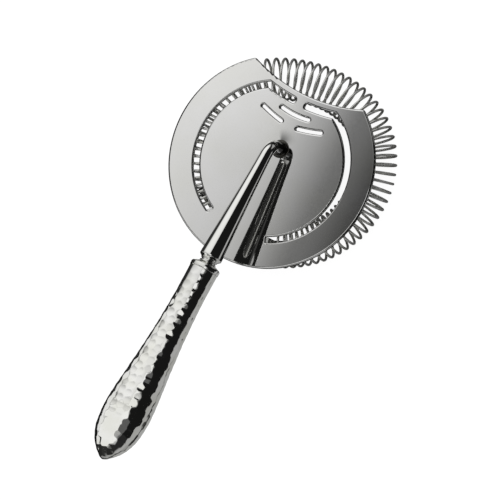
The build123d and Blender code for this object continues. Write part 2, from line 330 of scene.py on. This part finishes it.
def make_spring():
    fine = np.linspace(RING_START, RING_END, 60001)
    n = turns(fine)
    total = n[-1] - n[0]
    steps = int(total * 44)
    deg = np.interp(np.linspace(n[0], n[-1], steps + 1), n, fine)
    t = np.radians(deg)
    x, y, nx, ny = ring_xy(t)
    a = 2 * math.pi * turns(deg)
    P = np.stack([x + COIL_R * np.cos(a) * nx, y + COIL_R * np.cos(a) * ny, COIL_Z + COIL_R * np.sin(a)], 1)
    T = np.gradient(P, axis=0)
    T /= np.linalg.norm(T, axis=1)[:, None]
    # frame: outward from the turn's own centre
    C = np.stack([x, y, np.full_like(x, COIL_Z)], 1)
    O = P - C
    O -= T * (O * T).sum(1)[:, None]
    O /= np.linalg.norm(O, axis=1)[:, None]
    B = np.cross(T, O)
    m = 12
    ang = np.linspace(0, 2 * math.pi, m, endpoint=False)
    R = WIRE_D / 2
    rings = []
    # rounded cut at both ends
    for f in (0.35, 0.8):
        rings.append(P[0] - T[0] * R * 0.0 + (np.outer(np.cos(ang), O[0]) + np.outer(np.sin(ang), B[0])) * R * f)
    for i in range(len(P)):
        rings.append(P[i] + (np.outer(np.cos(ang), O[i]) + np.outer(np.sin(ang), B[i])) * R)
    for f in (0.8, 0.35):
        rings.append(P[-1] + (np.outer(np.cos(ang), O[-1]) + np.outer(np.sin(ang), B[-1])) * R * f)
    return rings_to_mesh("spring_wire", rings)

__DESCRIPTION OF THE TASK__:
A line counts if it holds the word "from". Work out how many lines in the listing count, and give only that number.

__FULL SOLUTION__:
2